Energy and angular distributions of electron emission from diatomic molecules by bare ion impact

Abstract

The three-Coulomb wave model has been used extensively to study the energy and angular distributions of double-differential cross sections (DDCS) of electron emissions from hydrogen and nitrogen molecules by bare ion impact at intermediate and high energies. In the present model, we have expressed the molecular triple differential cross section in terms of the corresponding atomic triple differential cross section multiplied by the occupation number and the average Rayleigh interference factor, which accounts for the two-center interference effect. Here we have used an active electron approximation of the molecule as a whole in the initial channel.

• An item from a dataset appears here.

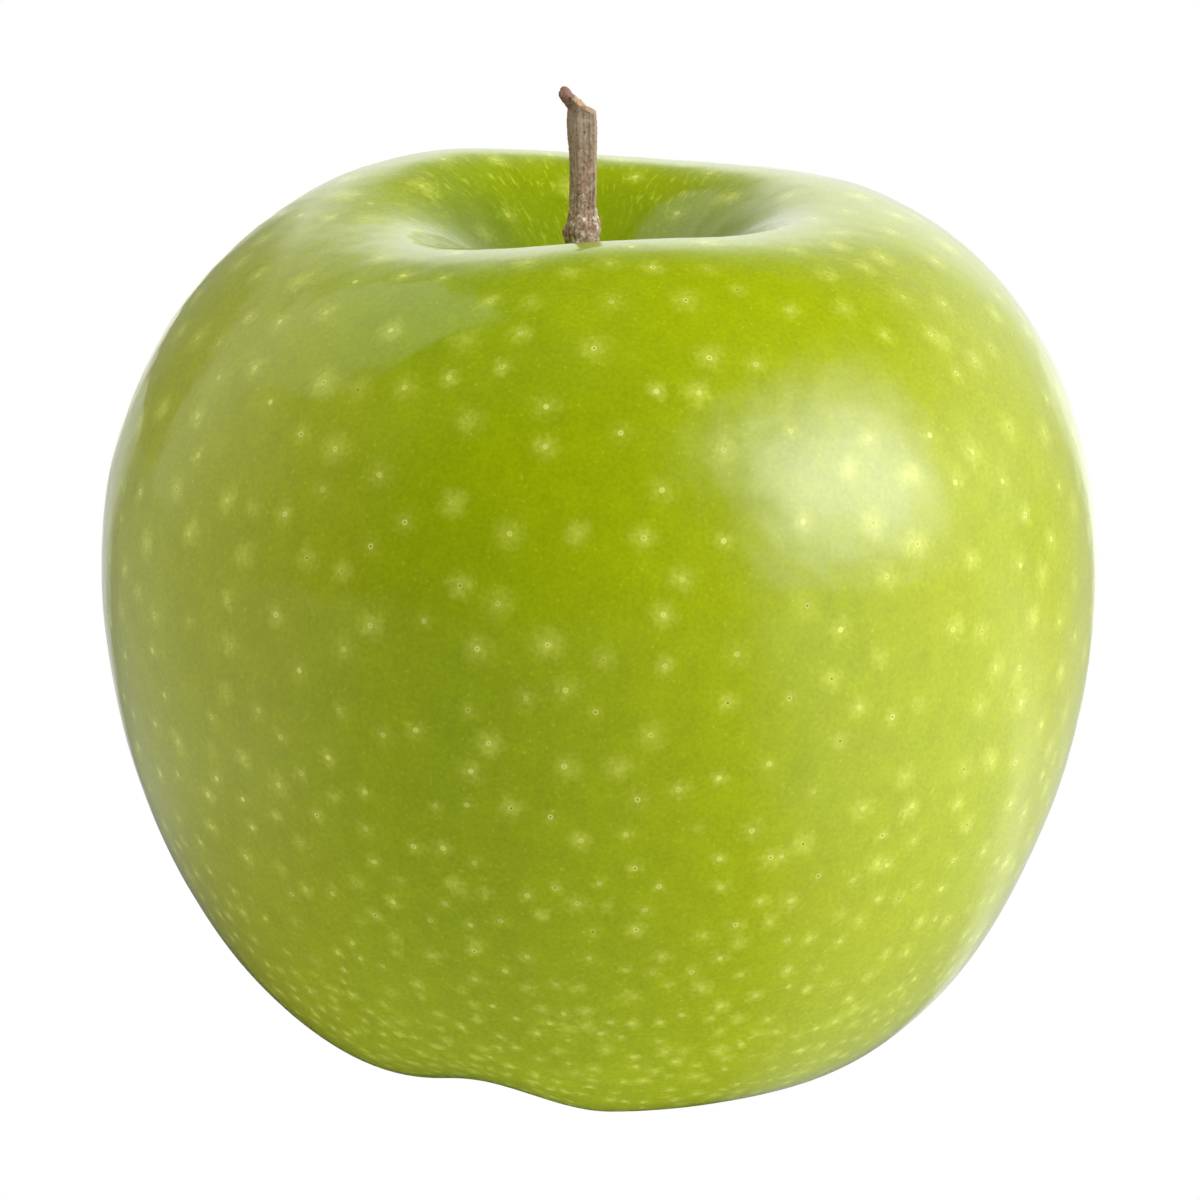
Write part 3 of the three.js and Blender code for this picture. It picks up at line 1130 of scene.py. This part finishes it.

To account for the effect of passive electrons, we have constructed a model potential that satisfies the initial conditions and the corresponding wavefunction has been calculated from the model Hamiltonian of the active electron in the target. In the final channel, we have used a hydrogenic model with an effective nuclear charge that is calculated from its binding energy. In this model, the correlated motion of the particles in the exit channel of the reaction is considered by an adequate product of three-Coulomb functions. The emitted electron, the incident projectile ion and the residual ion are considered to be in same plane. The obtained results are compared with other recent theoretical and experimental findings. There is an overall agreement of the calculations with the experimental data for electron emission cross sections.